Senior law enforcement officials said yesterday that investigators had no hard evidence that Mr. Elgindy had advance information about the Sept. 11 attacks. So far, they have not found anyone who had prior knowledge of the attacks, they said. But they said the investigation into why Mr. Elgindy tried to sell the shares in his children's trust accounts before Sept. 11 had raised questions that had not been fully answered.

Mr. Elgindy has been an active supporter of Muslim causes. In 1999, he arranged to bring 30 Muslim refugees from Kosovo to the United States, according to The Daily Herald of Chicago.

Mr. Elgindy said the violence in Kosovo, Serbia's southern province, appalled him, comparing it to the shootings at Columbine High School in Colorado. ''Take Columbine, have it occur five times a day for a year, and that's Kosovo,'' Mr. Elgindy told The Daily Herald.

Mr. Elgindy's father and brother are also active in Arab and Muslim causes. His father, Ibrahim Elgindy, founded an umbrella group of Muslim organizations in Chicago and led a 1998 protest on behalf of Muhammad A. Salah, whose assets were seized that year after the United States government linked Mr. Salah to Hamas, the radical Palestinian group. Mr. Elgindy's brother, Khaled, has worked for several Arab political groups.

Neither Ibrahim Elgindy nor Khaled Elgindy has ever been linked to terrorism. Khaled Elgindy did not return calls yesterday. Ibrahim Elgindy could not be reached for comment.

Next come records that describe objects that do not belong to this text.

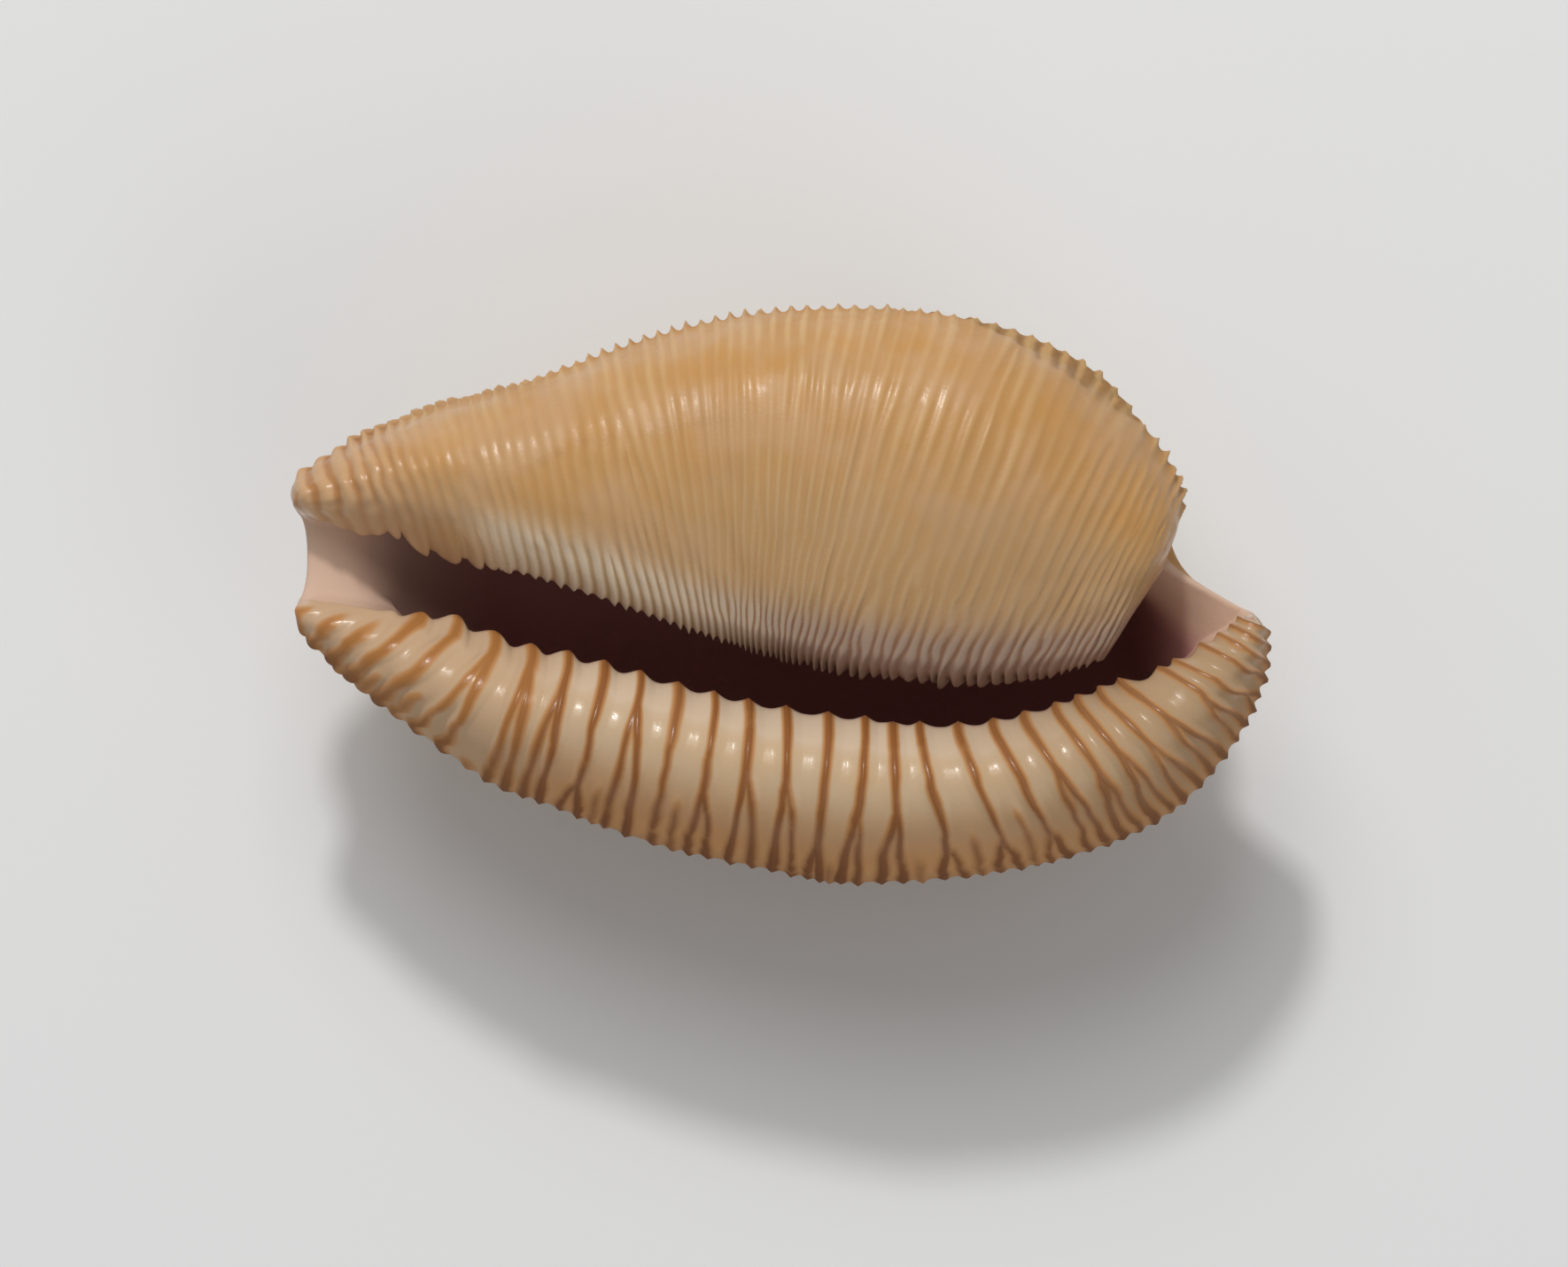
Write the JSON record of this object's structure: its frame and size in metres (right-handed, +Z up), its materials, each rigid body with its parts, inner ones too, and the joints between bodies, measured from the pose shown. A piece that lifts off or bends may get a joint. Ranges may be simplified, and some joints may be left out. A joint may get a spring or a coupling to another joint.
{
  "type": "cowrie shell",
  "caption": "Small egg-shaped sea snail shell lying on its back, with a long toothed mouth slit and fine ribs all over.",
  "frame": {"origin": "middle of the bounding box in X and Y, at the bottom of the shell, on the surface that it lies on", "axes": "+X along the shell to its back (posterior) end, +Y to the columellar side, +Z up out of the mouth"},
  "size_m": [0.03, 0.018, 0.0153],
  "materials": {
    "shell": "glossy tan and cream porcelain with brown ridges on the outer lip"
  },
  "bodies": {
    "root": {"shell": "shell"}
  },
  "joints": []
}
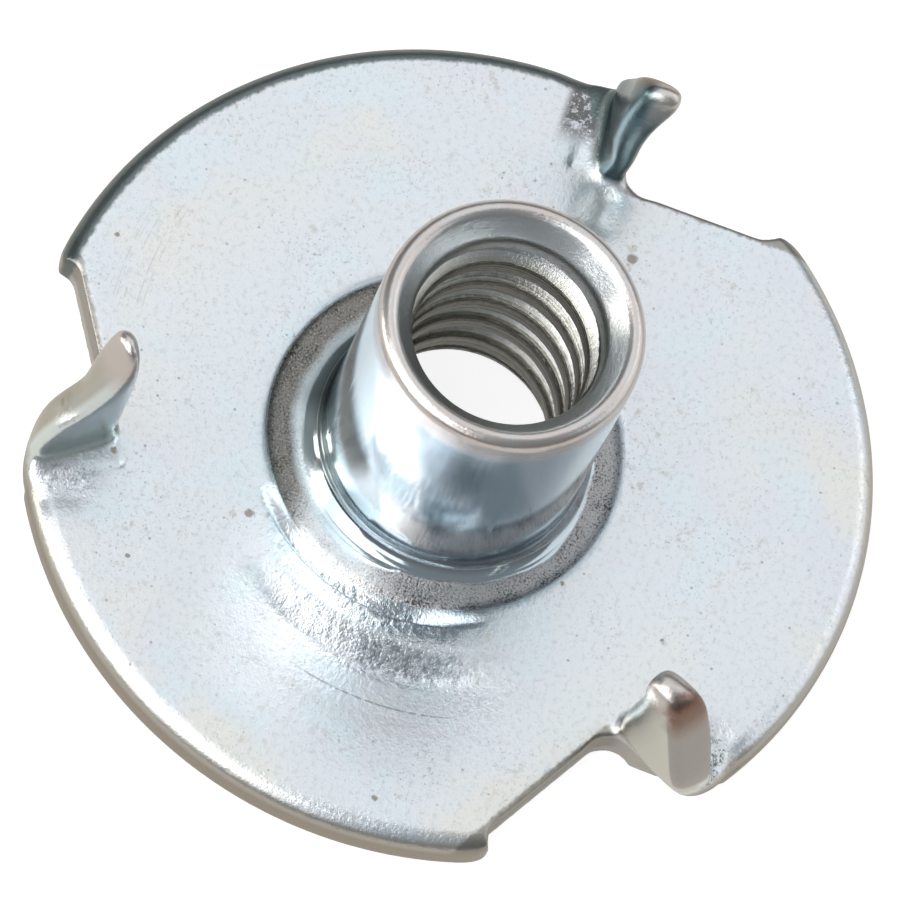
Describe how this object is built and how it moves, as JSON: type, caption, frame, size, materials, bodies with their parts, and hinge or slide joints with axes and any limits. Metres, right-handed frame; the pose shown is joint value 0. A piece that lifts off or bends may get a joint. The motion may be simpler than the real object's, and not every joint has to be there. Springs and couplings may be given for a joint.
{
  "type": "tee nut",
  "caption": "Pressed steel tee nut: round flange with bent-up prongs round a drawn, internally threaded barrel, zinc plated.",
  "frame": {"origin": "centre of the flange's underside, on the axis of the barrel", "axes": "+Z along the barrel from the flange to the mouth; +X square to the straight cut of the first prong"},
  "size_m": [0.019, 0.019, 0.0079],
  "materials": {
    "zinc_steel": "bright zinc plating, satin, with fine pits and a faint straw tint near the rim"
  },
  "bodies": {
    "root": {"tee_nut": "zinc_steel"}
  },
  "joints": []
}
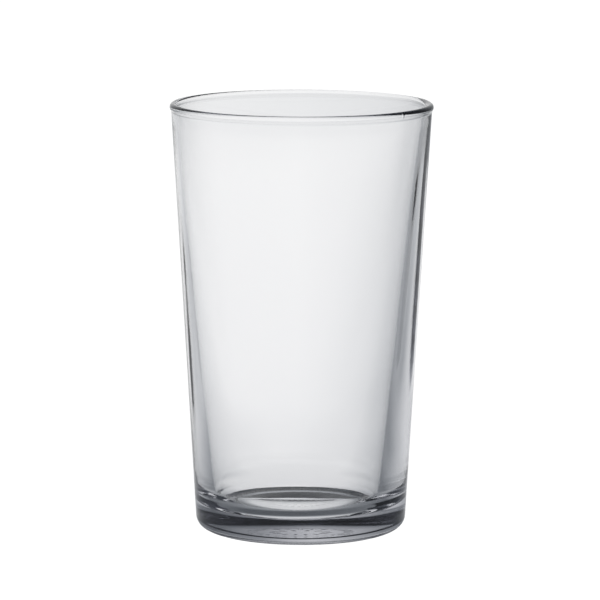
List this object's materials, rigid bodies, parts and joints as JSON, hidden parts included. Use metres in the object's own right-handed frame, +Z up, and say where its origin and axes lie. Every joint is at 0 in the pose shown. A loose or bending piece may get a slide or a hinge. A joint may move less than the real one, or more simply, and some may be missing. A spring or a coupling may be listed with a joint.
{
  "type": "pint glass",
  "caption": "Clear tapered tumbler with a thick solid base, a dished floor, a shallow recess under it, walls that thin towards the mouth and a round fire-polished lip; holds a drink.",
  "frame": {"origin": "centre of the plane that the bearing ring stands on", "axes": "+Z up along the axis of the glass, out of its mouth; X and Y are free, because it is round"},
  "size_m": [0.091, 0.091, 0.1485],
  "materials": {
    "tumbler_glass": "clear pressed and tempered soda-lime glass, fire-polished"
  },
  "bodies": {
    "root": {"tumbler": "tumbler_glass"}
  },
  "joints": []
}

Mr. Elgindy himself publicly criticized the Sept. 11 attacks. In a press release that day, his company, Pacific Equity Investigations, said, ''We must seek, find, apprehend and destroy those who are responsible for this terrorist attack.''

Two days later, Mr. Elgindy put out another press release, saying that he had forwarded to the F.B.I. and the Securities and Exchange Commission ''many Internet posts and messages that may have relevance on this tragedy and the capture of the responsible parties behind it.'' He also asked that investors refrain from selling short the stocks of any United States companies or the United States dollar.

Mr. Elgindy sold the shares in his children's trusts five days later.